**Exercise**: The data below must be copied in full and without any change.

**Data provided**:
>> START

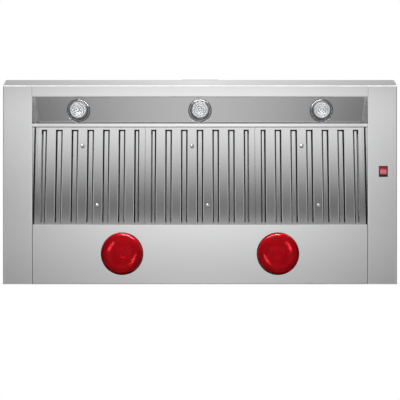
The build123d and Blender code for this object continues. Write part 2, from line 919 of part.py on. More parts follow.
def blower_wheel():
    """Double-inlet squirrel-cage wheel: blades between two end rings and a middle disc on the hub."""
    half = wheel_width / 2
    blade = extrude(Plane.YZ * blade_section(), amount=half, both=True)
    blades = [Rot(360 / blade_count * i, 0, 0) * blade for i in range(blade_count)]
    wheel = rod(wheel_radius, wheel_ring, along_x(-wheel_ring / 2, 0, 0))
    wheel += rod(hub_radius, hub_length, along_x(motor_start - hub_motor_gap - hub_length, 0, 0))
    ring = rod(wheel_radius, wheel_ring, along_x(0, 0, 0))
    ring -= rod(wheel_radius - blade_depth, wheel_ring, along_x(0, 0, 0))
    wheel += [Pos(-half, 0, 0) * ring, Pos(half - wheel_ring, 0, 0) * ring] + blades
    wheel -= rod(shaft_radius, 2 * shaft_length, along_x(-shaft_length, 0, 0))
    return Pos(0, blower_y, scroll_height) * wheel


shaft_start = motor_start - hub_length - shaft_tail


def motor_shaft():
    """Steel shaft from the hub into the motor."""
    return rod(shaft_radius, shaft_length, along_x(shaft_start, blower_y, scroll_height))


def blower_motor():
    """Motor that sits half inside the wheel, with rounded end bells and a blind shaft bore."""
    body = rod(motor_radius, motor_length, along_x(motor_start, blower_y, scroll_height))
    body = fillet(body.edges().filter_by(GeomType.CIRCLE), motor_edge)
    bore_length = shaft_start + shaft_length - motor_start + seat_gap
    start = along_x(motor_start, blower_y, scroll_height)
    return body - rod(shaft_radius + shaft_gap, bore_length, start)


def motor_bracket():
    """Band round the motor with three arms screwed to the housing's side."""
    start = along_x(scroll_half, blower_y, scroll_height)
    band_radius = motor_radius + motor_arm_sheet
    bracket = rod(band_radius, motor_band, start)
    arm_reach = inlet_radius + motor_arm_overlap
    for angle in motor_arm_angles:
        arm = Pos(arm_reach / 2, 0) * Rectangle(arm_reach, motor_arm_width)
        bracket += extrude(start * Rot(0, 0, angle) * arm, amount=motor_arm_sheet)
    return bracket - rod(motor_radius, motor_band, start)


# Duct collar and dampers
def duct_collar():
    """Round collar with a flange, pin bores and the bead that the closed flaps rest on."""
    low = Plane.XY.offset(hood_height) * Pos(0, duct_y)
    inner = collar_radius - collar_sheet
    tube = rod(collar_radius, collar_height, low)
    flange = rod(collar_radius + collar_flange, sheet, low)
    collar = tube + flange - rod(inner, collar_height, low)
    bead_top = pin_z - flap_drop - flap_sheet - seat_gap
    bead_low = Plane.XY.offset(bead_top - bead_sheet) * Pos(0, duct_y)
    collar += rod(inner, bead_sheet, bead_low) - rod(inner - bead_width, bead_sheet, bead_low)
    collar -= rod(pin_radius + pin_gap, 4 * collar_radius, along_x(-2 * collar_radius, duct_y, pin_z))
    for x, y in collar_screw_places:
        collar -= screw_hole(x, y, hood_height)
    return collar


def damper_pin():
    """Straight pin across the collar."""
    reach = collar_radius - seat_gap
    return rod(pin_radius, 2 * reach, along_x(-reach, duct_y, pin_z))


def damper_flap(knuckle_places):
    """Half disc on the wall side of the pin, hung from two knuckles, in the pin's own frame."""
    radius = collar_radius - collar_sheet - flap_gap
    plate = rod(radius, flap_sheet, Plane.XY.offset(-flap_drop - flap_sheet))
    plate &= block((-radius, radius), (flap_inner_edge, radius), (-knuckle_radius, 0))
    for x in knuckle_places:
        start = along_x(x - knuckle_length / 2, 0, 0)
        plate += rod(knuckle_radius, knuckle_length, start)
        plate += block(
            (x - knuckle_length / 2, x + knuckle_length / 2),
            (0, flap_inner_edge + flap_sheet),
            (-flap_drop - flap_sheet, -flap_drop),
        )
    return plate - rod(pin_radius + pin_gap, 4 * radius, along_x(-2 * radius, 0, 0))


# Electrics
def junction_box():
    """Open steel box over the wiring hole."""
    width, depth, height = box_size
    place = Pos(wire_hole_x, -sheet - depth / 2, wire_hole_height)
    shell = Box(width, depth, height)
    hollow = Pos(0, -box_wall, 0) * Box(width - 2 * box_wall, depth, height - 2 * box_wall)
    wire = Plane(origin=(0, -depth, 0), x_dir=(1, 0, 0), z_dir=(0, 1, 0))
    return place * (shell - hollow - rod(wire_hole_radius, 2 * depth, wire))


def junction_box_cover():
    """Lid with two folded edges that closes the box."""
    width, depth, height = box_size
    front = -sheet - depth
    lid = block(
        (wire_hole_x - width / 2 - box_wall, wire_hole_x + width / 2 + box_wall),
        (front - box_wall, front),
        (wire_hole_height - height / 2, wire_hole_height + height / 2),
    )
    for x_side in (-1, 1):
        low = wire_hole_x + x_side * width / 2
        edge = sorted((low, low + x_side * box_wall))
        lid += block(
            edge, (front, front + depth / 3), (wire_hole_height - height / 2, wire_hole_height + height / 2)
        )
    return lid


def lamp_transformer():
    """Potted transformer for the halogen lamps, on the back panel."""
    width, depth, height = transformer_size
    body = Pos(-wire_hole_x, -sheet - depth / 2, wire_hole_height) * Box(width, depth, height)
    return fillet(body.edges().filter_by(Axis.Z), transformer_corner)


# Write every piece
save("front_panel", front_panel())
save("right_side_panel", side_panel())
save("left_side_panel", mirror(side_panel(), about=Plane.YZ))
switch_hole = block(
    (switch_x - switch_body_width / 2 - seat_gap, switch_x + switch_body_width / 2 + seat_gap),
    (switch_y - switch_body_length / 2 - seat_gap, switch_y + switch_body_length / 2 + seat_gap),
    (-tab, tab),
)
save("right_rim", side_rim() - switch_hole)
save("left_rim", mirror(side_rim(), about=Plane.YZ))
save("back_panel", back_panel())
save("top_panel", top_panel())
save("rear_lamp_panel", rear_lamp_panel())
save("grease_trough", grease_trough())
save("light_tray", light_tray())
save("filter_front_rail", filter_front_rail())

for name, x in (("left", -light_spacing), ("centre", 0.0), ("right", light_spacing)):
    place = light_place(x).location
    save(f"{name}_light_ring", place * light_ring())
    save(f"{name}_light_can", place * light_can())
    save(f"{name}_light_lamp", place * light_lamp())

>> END

**Answer for the task**:
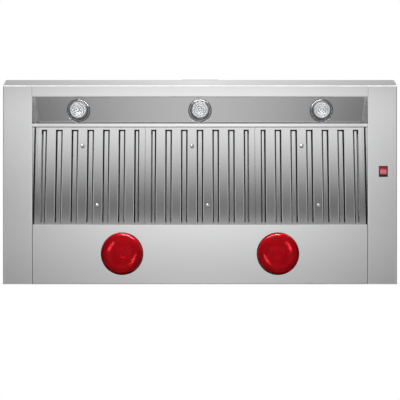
The build123d and Blender code for this object continues. Write part 2, from line 919 of part.py on. More parts follow.
def blower_wheel():
    """Double-inlet squirrel-cage wheel: blades between two end rings and a middle disc on the hub."""
    half = wheel_width / 2
    blade = extrude(Plane.YZ * blade_section(), amount=half, both=True)
    blades = [Rot(360 / blade_count * i, 0, 0) * blade for i in range(blade_count)]
    wheel = rod(wheel_radius, wheel_ring, along_x(-wheel_ring / 2, 0, 0))
    wheel += rod(hub_radius, hub_length, along_x(motor_start - hub_motor_gap - hub_length, 0, 0))
    ring = rod(wheel_radius, wheel_ring, along_x(0, 0, 0))
    ring -= rod(wheel_radius - blade_depth, wheel_ring, along_x(0, 0, 0))
    wheel += [Pos(-half, 0, 0) * ring, Pos(half - wheel_ring, 0, 0) * ring] + blades
    wheel -= rod(shaft_radius, 2 * shaft_length, along_x(-shaft_length, 0, 0))
    return Pos(0, blower_y, scroll_height) * wheel


shaft_start = motor_start - hub_length - shaft_tail


def motor_shaft():
    """Steel shaft from the hub into the motor."""
    return rod(shaft_radius, shaft_length, along_x(shaft_start, blower_y, scroll_height))


def blower_motor():
    """Motor that sits half inside the wheel, with rounded end bells and a blind shaft bore."""
    body = rod(motor_radius, motor_length, along_x(motor_start, blower_y, scroll_height))
    body = fillet(body.edges().filter_by(GeomType.CIRCLE), motor_edge)
    bore_length = shaft_start + shaft_length - motor_start + seat_gap
    start = along_x(motor_start, blower_y, scroll_height)
    return body - rod(shaft_radius + shaft_gap, bore_length, start)


def motor_bracket():
    """Band round the motor with three arms screwed to the housing's side."""
    start = along_x(scroll_half, blower_y, scroll_height)
    band_radius = motor_radius + motor_arm_sheet
    bracket = rod(band_radius, motor_band, start)
    arm_reach = inlet_radius + motor_arm_overlap
    for angle in motor_arm_angles:
        arm = Pos(arm_reach / 2, 0) * Rectangle(arm_reach, motor_arm_width)
        bracket += extrude(start * Rot(0, 0, angle) * arm, amount=motor_arm_sheet)
    return bracket - rod(motor_radius, motor_band, start)


# Duct collar and dampers
def duct_collar():
    """Round collar with a flange, pin bores and the bead that the closed flaps rest on."""
    low = Plane.XY.offset(hood_height) * Pos(0, duct_y)
    inner = collar_radius - collar_sheet
    tube = rod(collar_radius, collar_height, low)
    flange = rod(collar_radius + collar_flange, sheet, low)
    collar = tube + flange - rod(inner, collar_height, low)
    bead_top = pin_z - flap_drop - flap_sheet - seat_gap
    bead_low = Plane.XY.offset(bead_top - bead_sheet) * Pos(0, duct_y)
    collar += rod(inner, bead_sheet, bead_low) - rod(inner - bead_width, bead_sheet, bead_low)
    collar -= rod(pin_radius + pin_gap, 4 * collar_radius, along_x(-2 * collar_radius, duct_y, pin_z))
    for x, y in collar_screw_places:
        collar -= screw_hole(x, y, hood_height)
    return collar


def damper_pin():
    """Straight pin across the collar."""
    reach = collar_radius - seat_gap
    return rod(pin_radius, 2 * reach, along_x(-reach, duct_y, pin_z))


def damper_flap(knuckle_places):
    """Half disc on the wall side of the pin, hung from two knuckles, in the pin's own frame."""
    radius = collar_radius - collar_sheet - flap_gap
    plate = rod(radius, flap_sheet, Plane.XY.offset(-flap_drop - flap_sheet))
    plate &= block((-radius, radius), (flap_inner_edge, radius), (-knuckle_radius, 0))
    for x in knuckle_places:
        start = along_x(x - knuckle_length / 2, 0, 0)
        plate += rod(knuckle_radius, knuckle_length, start)
        plate += block(
            (x - knuckle_length / 2, x + knuckle_length / 2),
            (0, flap_inner_edge + flap_sheet),
            (-flap_drop - flap_sheet, -flap_drop),
        )
    return plate - rod(pin_radius + pin_gap, 4 * radius, along_x(-2 * radius, 0, 0))


# Electrics
def junction_box():
    """Open steel box over the wiring hole."""
    width, depth, height = box_size
    place = Pos(wire_hole_x, -sheet - depth / 2, wire_hole_height)
    shell = Box(width, depth, height)
    hollow = Pos(0, -box_wall, 0) * Box(width - 2 * box_wall, depth, height - 2 * box_wall)
    wire = Plane(origin=(0, -depth, 0), x_dir=(1, 0, 0), z_dir=(0, 1, 0))
    return place * (shell - hollow - rod(wire_hole_radius, 2 * depth, wire))


def junction_box_cover():
    """Lid with two folded edges that closes the box."""
    width, depth, height = box_size
    front = -sheet - depth
    lid = block(
        (wire_hole_x - width / 2 - box_wall, wire_hole_x + width / 2 + box_wall),
        (front - box_wall, front),
        (wire_hole_height - height / 2, wire_hole_height + height / 2),
    )
    for x_side in (-1, 1):
        low = wire_hole_x + x_side * width / 2
        edge = sorted((low, low + x_side * box_wall))
        lid += block(
            edge, (front, front + depth / 3), (wire_hole_height - height / 2, wire_hole_height + height / 2)
        )
    return lid


def lamp_transformer():
    """Potted transformer for the halogen lamps, on the back panel."""
    width, depth, height = transformer_size
    body = Pos(-wire_hole_x, -sheet - depth / 2, wire_hole_height) * Box(width, depth, height)
    return fillet(body.edges().filter_by(Axis.Z), transformer_corner)


# Write every piece
save("front_panel", front_panel())
save("right_side_panel", side_panel())
save("left_side_panel", mirror(side_panel(), about=Plane.YZ))
switch_hole = block(
    (switch_x - switch_body_width / 2 - seat_gap, switch_x + switch_body_width / 2 + seat_gap),
    (switch_y - switch_body_length / 2 - seat_gap, switch_y + switch_body_length / 2 + seat_gap),
    (-tab, tab),
)
save("right_rim", side_rim() - switch_hole)
save("left_rim", mirror(side_rim(), about=Plane.YZ))
save("back_panel", back_panel())
save("top_panel", top_panel())
save("rear_lamp_panel", rear_lamp_panel())
save("grease_trough", grease_trough())
save("light_tray", light_tray())
save("filter_front_rail", filter_front_rail())

for name, x in (("left", -light_spacing), ("centre", 0.0), ("right", light_spacing)):
    place = light_place(x).location
    save(f"{name}_light_ring", place * light_ring())
    save(f"{name}_light_can", place * light_can())
    save(f"{name}_light_lamp", place * light_lamp())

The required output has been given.